• _Instructions for the task_
Transcribe only part of the material below: the lines from the one containing "hide_parts(*nodes)" through the one containing "hide_parts(node)", inclusive, exactly as written.

-------------------------

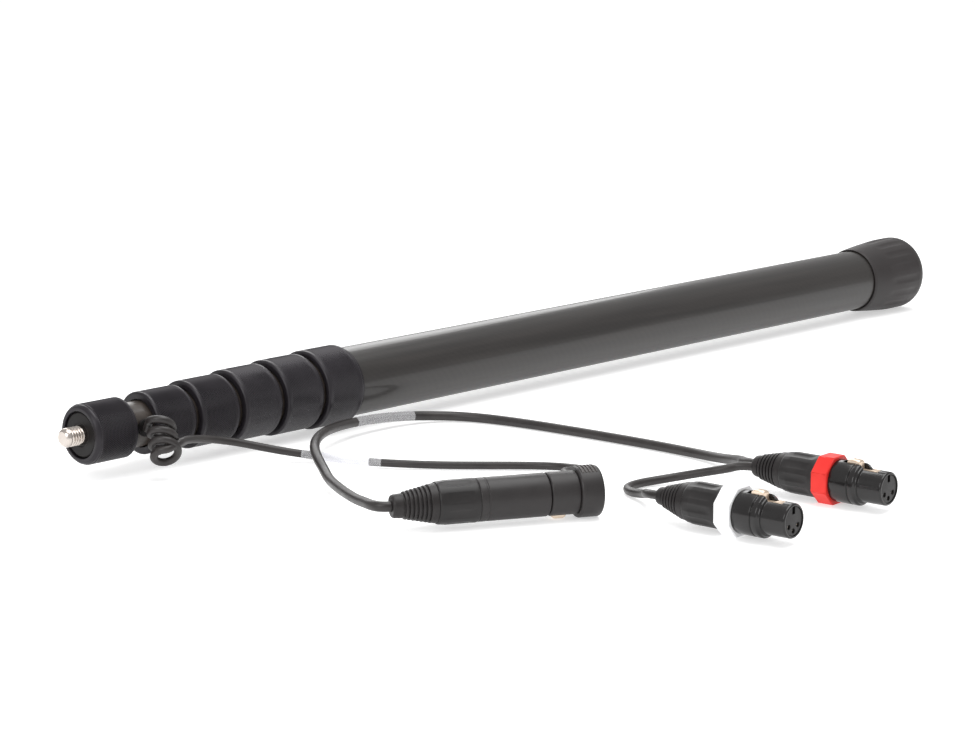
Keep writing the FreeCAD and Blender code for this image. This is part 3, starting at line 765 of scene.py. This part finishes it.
# Control points, millimetres, stations from the stud's free end.
lead_after_coil = [
    (41.5, -34.0, 17.2), (45.5, -33.6, 18.2), (51.0, -31.2, 18.4), (61.0, -28.2, 16.9),
    (71.0, -27.0, 14.9), (80.0, -28.2, 12.8), (88.5, -31.8, 10.6), (97.0, -38.2, 8.0),
    (106.5, -46.2, 5.4), (115.0, -55.5, 3.8), (120.8, -68.0, 3.1), (126.5, -82.0, 2.9),
    (135.0, -96.0, 2.8), (148.5, -111.5, 2.3), (165.5, -129.5, 2.3), (179.5, -145.0, 2.4),
    (186.5, -158.5, 2.8), (184.5, -173.0, 4.4), (175.5, -184.5, 7.0), (163.5, -192.0, 10.0),
    (152.0, -193.5, 12.6), (144.0, -197.2, 13.8), (139.1, -204.7, 14.0), (131.9, -218.3, 14.0),
]
y_lead_route = [
    (45.4, -181.4, 12.0), (41.6, -178.9, 12.0), (41.6, -172.5, 11.8), (45.5, -164.5, 10.9),
    (50.0, -154.0, 9.8), (57.0, -140.5, 8.8), (66.8, -124.3, 7.2), (79.5, -104.0, 5.6),
    (87.5, -91.5, 7.4), (94.5, -79.5, 10.0), (103.5, -67.5, 11.4), (115.5, -55.5, 11.4),
    (130.0, -44.0, 10.6), (147.0, -33.5, 9.2), (166.5, -27.2, 8.0), (187.0, -25.4, 6.8),
    (205.5, -26.0, 5.2), (221.0, -30.0, 3.6), (233.5, -40.0, 2.9), (241.0, -56.0, 2.7),
    (246.0, -79.0, 2.7), (249.5, -106.0, 2.7), (252.5, -136.0, 2.7), (254.5, -165.0, 2.7),
    (254.0, -189.0, 2.9), (250.5, -206.0, 4.0), (244.0, -220.0, 6.6), (235.5, -232.0, 9.6),
    (227.4, -239.5, 11.4), (228.0, -250.0, 11.5),
]
white_leg_route = [
    (223.3, -250.4, 11.5), (222.3, -241.9, 11.2), (216.5, -237.0, 9.4), (212.0, -226.0, 6.6),
    (206.5, -215.5, 3.8), (197.0, -209.5, 2.6), (186.5, -206.6, 2.3), (176.5, -208.5, 2.3),
    (170.5, -216.5, 2.6), (167.0, -228.0, 4.2), (159.5, -237.0, 7.4), (147.4, -245.4, 11.2),
    (147.8, -255.9, 11.5),
]


def coil_points():
    """The few hanging turns: out of the cable hole, then round and down, opening towards the front."""
    top, bottom = Vector((41.7, -24.0, 28.0)), Vector((39.4, -31.5, 11.0))
    first_normal, last_normal = Vector((-0.40, -0.42, -0.81)), Vector((-0.55, -0.66, -0.52))
    right = Vector((0.694, -0.72, 0.0))
    turns, per_turn = 3.25, 16
    count = int(turns * per_turn)
    points = [Vector((42.0, -9.8, 23.1)), Vector((41.6, -13.4, 23.2)), Vector((39.6, -16.6, 23.4))]
    for i in range(count + 1):
        t = i / count
        centre = top.lerp(bottom, t)
        normal = first_normal.lerp(last_normal, t).normalized()
        across = (right - normal * right.dot(normal)).normalized()
        up = normal.cross(across)
        if up.z < 0:
            up = -up
        angle = math.radians(180) - 2 * math.pi * turns * t
        radius = 5.6 + 0.8 * t + 0.25 * math.sin(2.3 * i / per_turn * math.pi)
        points.append(centre + (across * math.cos(angle) + up * math.sin(angle)) * radius)
    return [tuple(p) for p in points]


def spline_object(name, points, radius_mm, material=None, resolution=10):
    """One open NURBS spline through the route's control points, with a round section."""
    curve = bpy.data.curves.new(name, "CURVE")
    curve.dimensions = "3D"
    curve.resolution_u = resolution
    curve.bevel_depth = radius_mm * MM
    curve.bevel_resolution = 6
    curve.use_fill_caps = radius_mm > 0
    spline = curve.splines.new("NURBS")
    spline.points.add(len(points) - 1)
    for target, point in zip(spline.points, points):
        target.co = (*spot(point), 1.0)
    spline.order_u = 3
    spline.use_endpoint_u = True
    obj = bpy.data.objects.new(name, curve)
    bpy.context.scene.collection.objects.link(obj)
    if material:
        curve.materials.append(materials[material])
    return obj


def centre_line(points):
    """The spline's own line as a list of points, read from Blender."""
    line = spline_object("line", points, 0.0)
    bpy.context.view_layer.update()
    mesh = bpy.data.meshes.new_from_object(line.evaluated_get(bpy.context.evaluated_depsgraph_get()))
    found = [v.co.copy() for v in mesh.vertices]
    bpy.data.objects.remove(line)
    return found


def line_length(line):
    return sum((b - a).length for a, b in zip(line, line[1:]))


def distance_to(line, point):
    """How far along a line its nearest point to a station point is."""
    target = spot(point)
    nearest = min(range(len(line)), key=lambda i: (line[i] - target).length)
    return line_length(line[:nearest + 1])


def sleeve_on(name, line, start, length, inner_mm, outer_mm, material, shrink=0.0):
    """A thin tube round a stretch of a cord's line, with drawn-in ends."""
    travelled, picked = 0.0, []
    for a, b in zip(line, line[1:]):
        step = (b - a).length
        if start <= travelled <= start + length:
            picked.append((a, (b - a).normalized(), (travelled - start) / length))
        travelled += step
    vertices, faces = [], []
    around = 28
    side_hint = Vector((0, 0, 1))
    for layer, radius in (("outer", outer_mm), ("inner", inner_mm)):
        for position, direction, t in picked:
            side = direction.cross(side_hint).normalized()
            top = side.cross(direction)
            edge = min(t, 1 - t) * length / MM
            pull = 0.0 if layer == "inner" else shrink * max(0.0, 1 - edge / 2.5)
            wrinkle = 0.0 if layer == "inner" else 0.03 * math.sin(t * 40.0)
            for k in range(around):
                angle = 2 * math.pi * k / around
                r = (radius - pull + wrinkle) * MM
                vertices.append(position + (side * math.cos(angle) + top * math.sin(angle)) * r)
    rings = len(picked)
    for layer in range(2):
        base = layer * rings * around
        for i in range(rings - 1):
            for k in range(around):
                n = (k + 1) % around
                faces.append((base + i * around + k, base + i * around + n, base + (i + 1) * around + n,
                              base + (i + 1) * around + k))
    for i in (0, rings - 1):
        for k in range(around):
            n = (k + 1) % around
            faces.append((i * around + k, i * around + n, (rings + i) * around + n, (rings + i) * around + k))
    return finish_mesh(name, vertices, faces, material)


def build_cords():
    pole_route = coil_points() + lead_after_coil
    pole_line = centre_line(pole_route)
    y_line = centre_line(y_lead_route)
    leg_line = centre_line(white_leg_route)
    pole_lead = spline_object("pole_cord", pole_route, pole_lead_diameter / MM / 2, "cord_jacket", 6)
    y_lead = spline_object("y_cord", y_lead_route, y_lead_diameter / MM / 2, "cord_jacket")
    white_leg = spline_object("white_leg_cord", white_leg_route, white_leg_diameter / MM / 2, "cord_jacket")
    for obj, body, nodes in ((pole_lead, "tip_section", ("exit_coil", "pole_lead")),
                             (y_lead, "y_cable", ("y_lead",)), (white_leg, "y_cable", ("white_leg",))):
        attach(obj, body)
        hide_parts(*nodes)
    for prefix, line, first_point, length, diameter, body, node in (
            ("pole", pole_line, pole_label_start, pole_label_length, pole_lead_diameter, "tip_section", "pole_label"),
            ("y", y_line, y_label_start, y_label_length, y_lead_diameter, "y_cable", "y_label")):
        start, radius = distance_to(line, first_point), diameter / MM / 2
        sleeve = sleeve_on(prefix + "_label_sleeve", line, start, length, radius + 0.02, radius + 0.42,
                           "clear_sleeve", 0.3)
        pieces = [sleeve]
        if prefix == "pole":
            pieces.append(sleeve_on("pole_label_paper", line, start + paper_inset, length - 2 * paper_inset,
                                    radius, radius + 0.16, "label_paper"))
        for piece in pieces:
            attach(piece, body)
        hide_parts(node)


# ---------------------------------------------------------------- floor, light and camera
def build_floor():
    size = 6.0
    mesh = bpy.data.meshes.new("floor")
    corners = [(-size, -size, 0), (size, -size, 0), (size, size, 0), (-size, size, 0)]
    mesh.from_pydata(corners, [], [(0, 1, 2, 3)])
    floor = bpy.data.objects.new("floor", mesh)
    bpy.context.scene.collection.objects.link(floor)
    material, nodes, links, shader = new_material("floor_white")
    tone = noise(nodes, links, 3.0, 2.0)
    links.new(ramp(nodes, links, tone.outputs["Fac"], (0.70, 0.70, 0.70), (0.72, 0.72, 0.72)),
              shader.inputs["Base Color"])
    shader.inputs["Roughness"].default_value = 0.7
    shader.inputs["Emission Color"].default_value = (1, 1, 1, 1)
    shader.inputs["Emission Strength"].default_value = 0.52
    floor.data.materials.append(material)


def area_light(name, location, target, width, height, power):
    data = bpy.data.lights.new(name, "AREA")
    data.shape = "RECTANGLE"
    data.size, data.size_y, data.energy = width, height, power
    lamp = bpy.data.objects.new(name, data)
    lamp.location = location
    lamp.rotation_euler = (Vector(target) - Vector(location)).to_track_quat("-Z", "Y").to_euler()
    bpy.context.scene.collection.objects.link(lamp)
    return lamp


def build_light():
    world = bpy.data.worlds.new("studio")
    world.use_nodes = True
    world.node_tree.nodes["Background"].inputs["Color"].default_value = (1.0, 1.0, 1.0, 1)
    world.node_tree.nodes["Background"].inputs["Strength"].default_value = 0.62
    bpy.context.scene.world = world
    area_light("top_box", (0.1, -0.2, 1.6), (0.0, 0.0, 0.0), 1.6, 1.2, 24)
    area_light("back_box", (0.9, 1.5, 1.0), (0.0, 0.0, 0.05), 1.6, 0.9, 14)
    area_light("left_box", (-1.6, -0.4, 0.9), (-0.1, 0.0, 0.02), 0.8, 0.8, 9)


def build_camera():
    data = bpy.data.cameras.new("camera")
    data.sensor_width = 36.0
    data.lens = 3000.0 / 975.0 * 36.0
    data.clip_end = 50.0
    camera = bpy.data.objects.new("camera", data)
    camera.location = (stud_tip_x - 0.8779, -1.1326, 0.3443)
    camera.rotation_euler = (math.radians(90 - 11.57), 0, math.radians(-46.05))
    bpy.context.scene.collection.objects.link(camera)
    bpy.context.scene.camera = camera


bpy.context.scene.view_settings.view_transform = "Standard"
dress_cad_nodes()
build_collars()
build_head()
build_stud()
build_cap()
pair_pieces = build_pair()
red_pieces = build_cable_end("red", red_tip, red_heading, y_cords)
white_pieces = build_cable_end("white", white_tip, white_heading, leg_cords)
build_cords()
build_floor()
build_light()
build_camera()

-------------------------

• _Correct output_
        hide_parts(*nodes)
    for prefix, line, first_point, length, diameter, body, node in (
            ("pole", pole_line, pole_label_start, pole_label_length, pole_lead_diameter, "tip_section", "pole_label"),
            ("y", y_line, y_label_start, y_label_length, y_lead_diameter, "y_cable", "y_label")):
        start, radius = distance_to(line, first_point), diameter / MM / 2
        sleeve = sleeve_on(prefix + "_label_sleeve", line, start, length, radius + 0.02, radius + 0.42,
                           "clear_sleeve", 0.3)
        pieces = [sleeve]
        if prefix == "pole":
            pieces.append(sleeve_on("pole_label_paper", line, start + paper_inset, length - 2 * paper_inset,
                                    radius, radius + 0.16, "label_paper"))
        for piece in pieces:
            attach(piece, body)
        hide_parts(node)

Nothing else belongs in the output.